When Ellsbury says the word future, it's hard not to think about Bradley, a gifted center fielder out of the University of South Carolina who seems to do everything so smoothly.
"I've seen him in the games and when we're taking fly balls in the outfield drills and stuff like that, and I want him to feel like he can ask me any question he wants and I'll try to help him out as best I can," Ellsbury said. "It's fun. He's a young player and he gets a chance to see how guys who have been around go about their business, so it's definitely a great learning experience for him. Definitely from what I hear and everything, he has a bright future."
What if Bradley's bright future helps to push Ellsbury out the door?

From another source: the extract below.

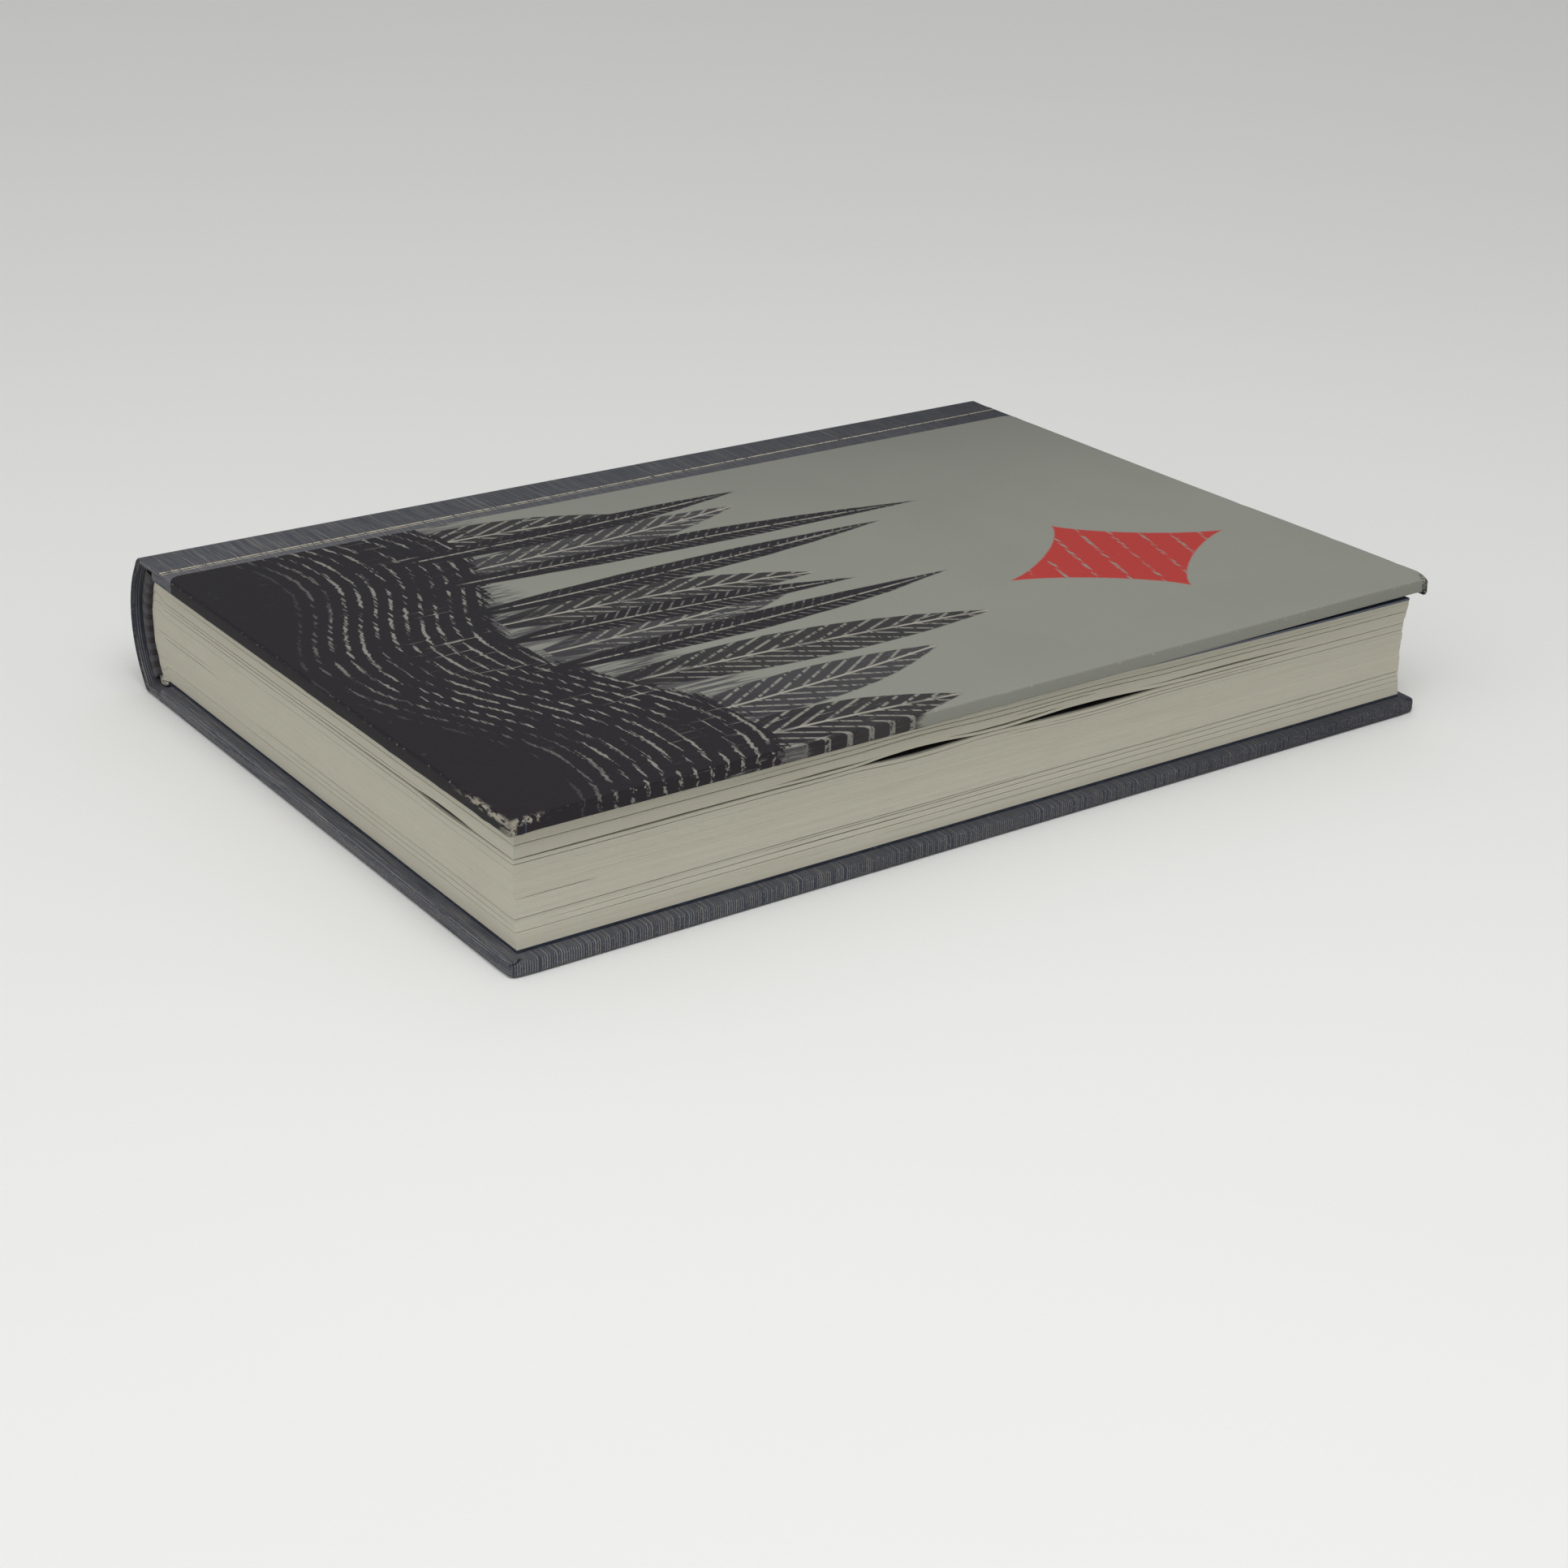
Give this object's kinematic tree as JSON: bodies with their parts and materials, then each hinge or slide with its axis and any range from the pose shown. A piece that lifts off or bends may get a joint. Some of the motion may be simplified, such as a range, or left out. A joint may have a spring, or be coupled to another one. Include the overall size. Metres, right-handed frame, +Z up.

"I try to control what I can control, but yeah, you just want to be there for the young player," Ellsbury said. "At some point, there's always someone behind you. No matter who it is, how they play, there's a Draft every single year. There's trades every single year, and if it's not Jackie, it's someone else that's trying to come up -- and it's been like that every single year.
"It's just part of it. There's always someone behind every one of us, but you just want to go about it in a professional way, and if he has any questions, help him out and hope he does the same when he's [a veteran]."
Coming off the first last-place finish of his career, Ellsbury can't wait to wash that sour taste away.
"It's a new team, a new bunch of guys and the guys that we have, the talent we have, I think that's why everybody is excited -- for the opportunity of this season," Ellsbury said. "It's just a good bunch of guys that we have right now."
If Ellsbury has a rebound season, the impact on the Red Sox should be sizeable.
"First of all, he's healthy. He's looked strong," said manager John Farrell. "Everything right now, just in a quick look, it looks like he's going to be the Jacoby Ellsbury that we know. We can't predict numbers, but he's healthy, he's positive, he's upbeat. He's setting himself up for a strong year."